**Task prompt**: Copy out all the data, word for word.
* START *
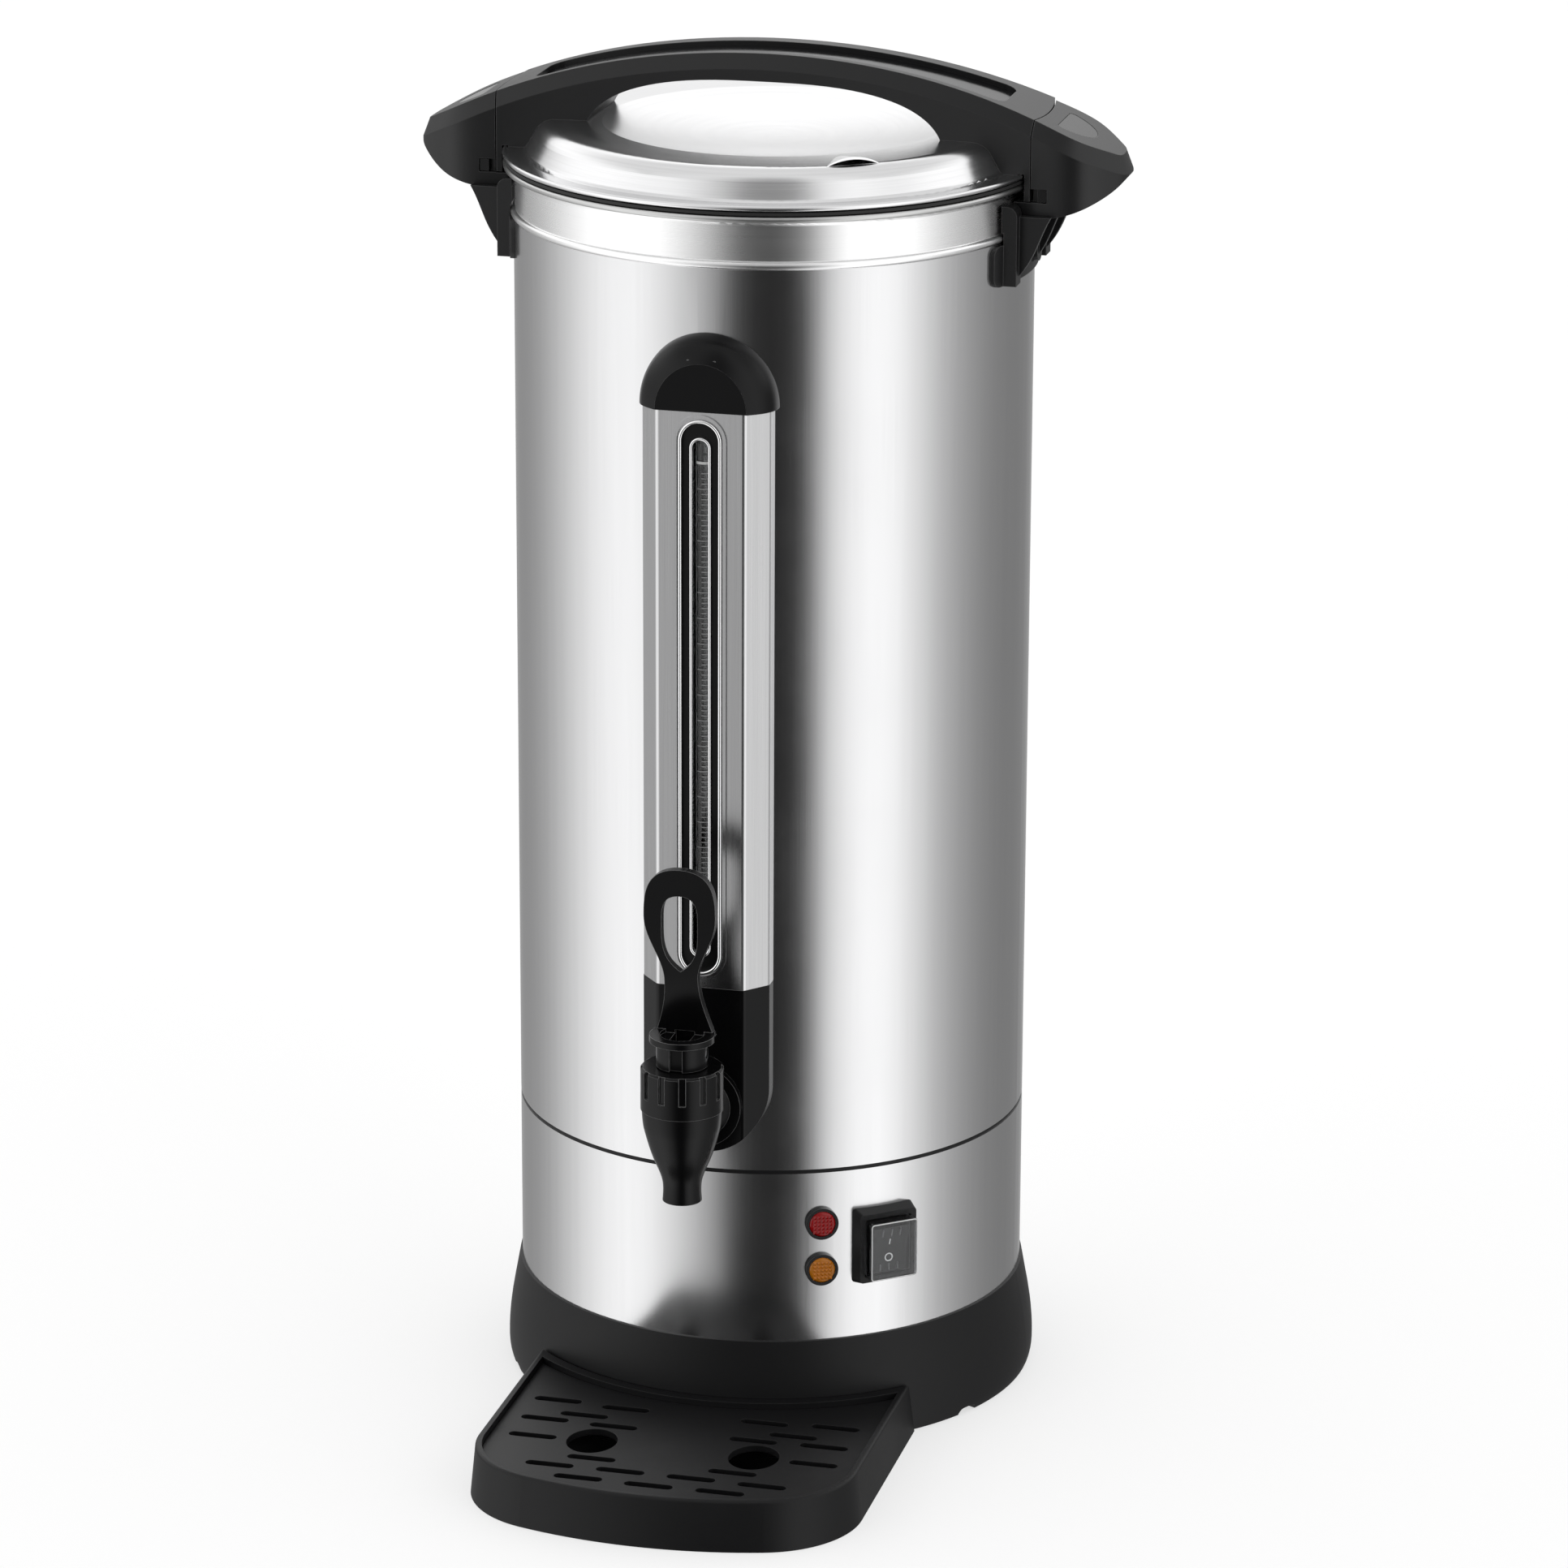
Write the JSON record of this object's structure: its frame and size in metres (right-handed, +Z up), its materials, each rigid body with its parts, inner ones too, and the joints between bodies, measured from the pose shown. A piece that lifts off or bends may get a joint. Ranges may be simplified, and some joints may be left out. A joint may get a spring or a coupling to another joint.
{
  "type": "percolating coffee urn with tap",
  "caption": "Free-standing stainless coffee urn with a level gauge, a lever tap, a twist-lock lid, an illuminated control band and a pull-out drip tray.",
  "frame": {"origin": "centre of the standing ring at table level, on the body's axis", "axes": "+Z up along the body's axis, -Y towards the tap"},
  "size_m": [0.278, 0.3125, 0.5314],
  "materials": {
    "brushed_shell": "vertical brushed",
    "polished_steel": "polished",
    "tank_steel": "satin",
    "black_moulding": "fine satin",
    "black_gloss": "gloss",
    "black_rubber": "matte",
    "silicone": "matte",
    "scale_black": "gloss",
    "gauge_glass": "clear",
    "red_lens": "clear lens",
    "amber_lens": "clear lens",
    "clear_cover": "clear soft",
    "zinc_steel": "plated",
    "aluminium_cast": "cast",
    "ceramic_white": "matte"
  },
  "bodies": {
    "urn": {"control_band": "brushed_shell", "outer_shell": "brushed_shell", "gauge_cover": "brushed_shell", "collar": "polished_steel", "gauge_bezel": "polished_steel", "inner_tank": "tank_steel", "base_skirt": "black_moulding", "seam_ring": "black_moulding", "gauge_cap": "black_moulding", "tap_plate": "black_moulding", "tap_body": "black_moulding", "tap_bonnet": "black_moulding", "tap_nut": "black_moulding", "switch_bezel": "black_moulding", "power_inlet": "black_moulding", "thermal_cutout": "black_moulding", "side_handle_right": "black_moulding", "side_handle_left": "black_moulding", "lamp_bezels": "black_gloss", "thumb_inlays": "black_gloss", "lid_catches": "black_gloss", "rubber_feet": "black_rubber", "gauge_seals": "silicone", "tap_washers": "silicone", "scale_plate": "scale_black", "gauge_tube": "gauge_glass", "lamp_heating": "red_lens", "lamp_warm": "amber_lens", "switch_cover": "clear_cover", "bottom_plate": "zinc_steel", "bottom_screws": "zinc_steel", "gauge_fittings": "zinc_steel", "gauge_nuts": "zinc_steel", "inlet_screws": "zinc_steel", "inlet_pins": "zinc_steel", "reset_nut": "zinc_steel", "handle_screws": "zinc_steel", "heating_element": "aluminium_cast", "thermostat": "ceramic_white", "terminal_block": "ceramic_white"},
    "tray": {"drip_tray": "black_moulding"},
    "grille": {"drip_grille": "black_moulding"},
    "percolator": {"pump_tube": "tank_steel", "coffee_basket": "tank_steel"},
    "basket_cover": {"basket_lid": "tank_steel"},
    "seal": {"lid_seal": "black_rubber"},
    "lid": {"lid_shell": "polished_steel", "lid_handle": "black_moulding", "handle_inlay": "black_gloss", "lid_screws": "zinc_steel"},
    "valve": {"valve_stem": "black_moulding", "seat_cup": "silicone", "tap_spring": "zinc_steel"},
    "lever": {"tap_lever": "black_moulding", "lever_pin": "zinc_steel"},
    "rocker": {"switch_rocker": "black_gloss"},
    "reset": {"reset_button": "black_gloss"}
  },
  "joints": [
    {"name": "tray_slide", "type": "slide", "parent": "urn", "child": "tray", "axis": [0, -1, 0], "range_m": [0, 0.09]},
    {"name": "grille_lift", "type": "slide", "parent": "tray", "child": "grille", "axis": [0, 0, 1], "range_m": [0, 0.04]},
    {"name": "percolator_lift", "type": "slide", "parent": "urn", "child": "percolator", "axis": [0, 0, 1], "range_m": [0, 0.375]},
    {"name": "basket_lid_lift", "type": "slide", "parent": "percolator", "child": "basket_cover", "axis": [0, 0, 1], "range_m": [0, 0.025]},
    {"name": "lid_lift", "type": "slide", "parent": "percolator", "child": "seal", "axis": [0, 0, 1], "range_m": [0, 0.12]},
    {"name": "lid_twist", "type": "hinge", "parent": "seal", "child": "lid", "pos_m": [0, 0, 0.49], "axis": [0, 0, 1], "range_deg": [0, 28]},
    {"name": "valve_slide", "type": "slide", "parent": "urn", "child": "valve", "axis": [0, 0, 1], "range_m": [0, 0.0042], "deforming": ["tap_spring"]},
    {"name": "lever_tilt", "type": "hinge", "parent": "valve", "child": "lever", "pos_m": [0, -0.139, 0.174], "axis": [1, 0, 0], "range_deg": [0, 25], "stiffness_Nm_per_rad": 0.4, "springref_deg": -11.46},
    {"name": "rocker_tip", "type": "hinge", "parent": "urn", "child": "rocker", "pos_m": [0.06484, -0.07809, 0.0799], "axis": [-0.7694, -0.6388, 0], "range_deg": [0, 18]},
    {"name": "reset_press", "type": "slide", "parent": "urn", "child": "reset", "axis": [-0.5, -0.866, 0], "range_m": [0, 0.0015], "stiffness_N_per_m": 400}
  ],
  "couplings": [
    {"joint": "valve_slide", "follows": "lever_tilt", "m_per_rad": 0.009626}
  ]
}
* END *
**Output of the exercise**:
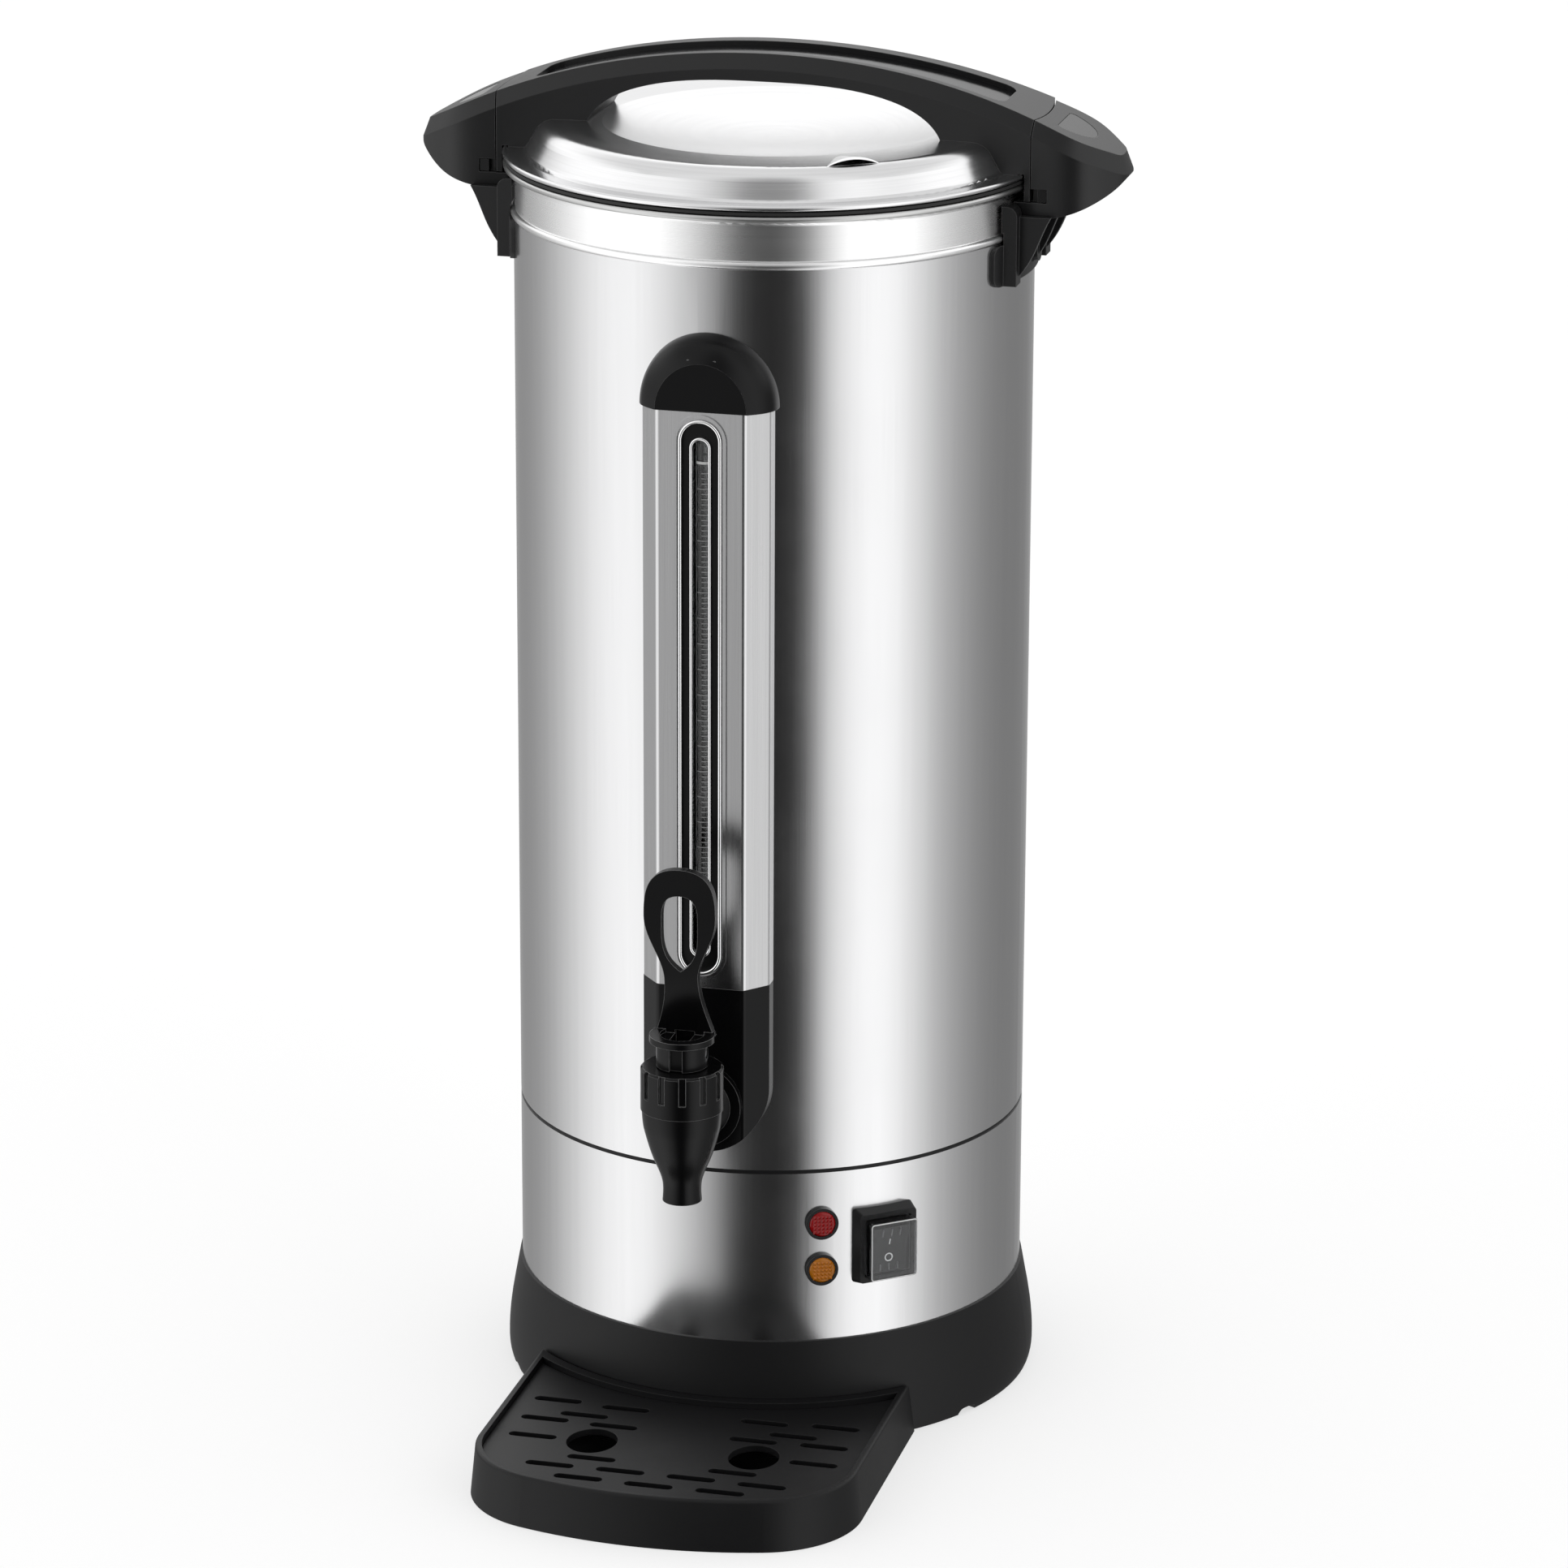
Write the JSON record of this object's structure: its frame and size in metres (right-handed, +Z up), its materials, each rigid body with its parts, inner ones too, and the joints between bodies, measured from the pose shown. A piece that lifts off or bends may get a joint. Ranges may be simplified, and some joints may be left out. A joint may get a spring or a coupling to another joint.
{
  "type": "percolating coffee urn with tap",
  "caption": "Free-standing stainless coffee urn with a level gauge, a lever tap, a twist-lock lid, an illuminated control band and a pull-out drip tray.",
  "frame": {"origin": "centre of the standing ring at table level, on the body's axis", "axes": "+Z up along the body's axis, -Y towards the tap"},
  "size_m": [0.278, 0.3125, 0.5314],
  "materials": {
    "brushed_shell": "vertical brushed",
    "polished_steel": "polished",
    "tank_steel": "satin",
    "black_moulding": "fine satin",
    "black_gloss": "gloss",
    "black_rubber": "matte",
    "silicone": "matte",
    "scale_black": "gloss",
    "gauge_glass": "clear",
    "red_lens": "clear lens",
    "amber_lens": "clear lens",
    "clear_cover": "clear soft",
    "zinc_steel": "plated",
    "aluminium_cast": "cast",
    "ceramic_white": "matte"
  },
  "bodies": {
    "urn": {"control_band": "brushed_shell", "outer_shell": "brushed_shell", "gauge_cover": "brushed_shell", "collar": "polished_steel", "gauge_bezel": "polished_steel", "inner_tank": "tank_steel", "base_skirt": "black_moulding", "seam_ring": "black_moulding", "gauge_cap": "black_moulding", "tap_plate": "black_moulding", "tap_body": "black_moulding", "tap_bonnet": "black_moulding", "tap_nut": "black_moulding", "switch_bezel": "black_moulding", "power_inlet": "black_moulding", "thermal_cutout": "black_moulding", "side_handle_right": "black_moulding", "side_handle_left": "black_moulding", "lamp_bezels": "black_gloss", "thumb_inlays": "black_gloss", "lid_catches": "black_gloss", "rubber_feet": "black_rubber", "gauge_seals": "silicone", "tap_washers": "silicone", "scale_plate": "scale_black", "gauge_tube": "gauge_glass", "lamp_heating": "red_lens", "lamp_warm": "amber_lens", "switch_cover": "clear_cover", "bottom_plate": "zinc_steel", "bottom_screws": "zinc_steel", "gauge_fittings": "zinc_steel", "gauge_nuts": "zinc_steel", "inlet_screws": "zinc_steel", "inlet_pins": "zinc_steel", "reset_nut": "zinc_steel", "handle_screws": "zinc_steel", "heating_element": "aluminium_cast", "thermostat": "ceramic_white", "terminal_block": "ceramic_white"},
    "tray": {"drip_tray": "black_moulding"},
    "grille": {"drip_grille": "black_moulding"},
    "percolator": {"pump_tube": "tank_steel", "coffee_basket": "tank_steel"},
    "basket_cover": {"basket_lid": "tank_steel"},
    "seal": {"lid_seal": "black_rubber"},
    "lid": {"lid_shell": "polished_steel", "lid_handle": "black_moulding", "handle_inlay": "black_gloss", "lid_screws": "zinc_steel"},
    "valve": {"valve_stem": "black_moulding", "seat_cup": "silicone", "tap_spring": "zinc_steel"},
    "lever": {"tap_lever": "black_moulding", "lever_pin": "zinc_steel"},
    "rocker": {"switch_rocker": "black_gloss"},
    "reset": {"reset_button": "black_gloss"}
  },
  "joints": [
    {"name": "tray_slide", "type": "slide", "parent": "urn", "child": "tray", "axis": [0, -1, 0], "range_m": [0, 0.09]},
    {"name": "grille_lift", "type": "slide", "parent": "tray", "child": "grille", "axis": [0, 0, 1], "range_m": [0, 0.04]},
    {"name": "percolator_lift", "type": "slide", "parent": "urn", "child": "percolator", "axis": [0, 0, 1], "range_m": [0, 0.375]},
    {"name": "basket_lid_lift", "type": "slide", "parent": "percolator", "child": "basket_cover", "axis": [0, 0, 1], "range_m": [0, 0.025]},
    {"name": "lid_lift", "type": "slide", "parent": "percolator", "child": "seal", "axis": [0, 0, 1], "range_m": [0, 0.12]},
    {"name": "lid_twist", "type": "hinge", "parent": "seal", "child": "lid", "pos_m": [0, 0, 0.49], "axis": [0, 0, 1], "range_deg": [0, 28]},
    {"name": "valve_slide", "type": "slide", "parent": "urn", "child": "valve", "axis": [0, 0, 1], "range_m": [0, 0.0042], "deforming": ["tap_spring"]},
    {"name": "lever_tilt", "type": "hinge", "parent": "valve", "child": "lever", "pos_m": [0, -0.139, 0.174], "axis": [1, 0, 0], "range_deg": [0, 25], "stiffness_Nm_per_rad": 0.4, "springref_deg": -11.46},
    {"name": "rocker_tip", "type": "hinge", "parent": "urn", "child": "rocker", "pos_m": [0.06484, -0.07809, 0.0799], "axis": [-0.7694, -0.6388, 0], "range_deg": [0, 18]},
    {"name": "reset_press", "type": "slide", "parent": "urn", "child": "reset", "axis": [-0.5, -0.866, 0], "range_m": [0, 0.0015], "stiffness_N_per_m": 400}
  ],
  "couplings": [
    {"joint": "valve_slide", "follows": "lever_tilt", "m_per_rad": 0.009626}
  ]
}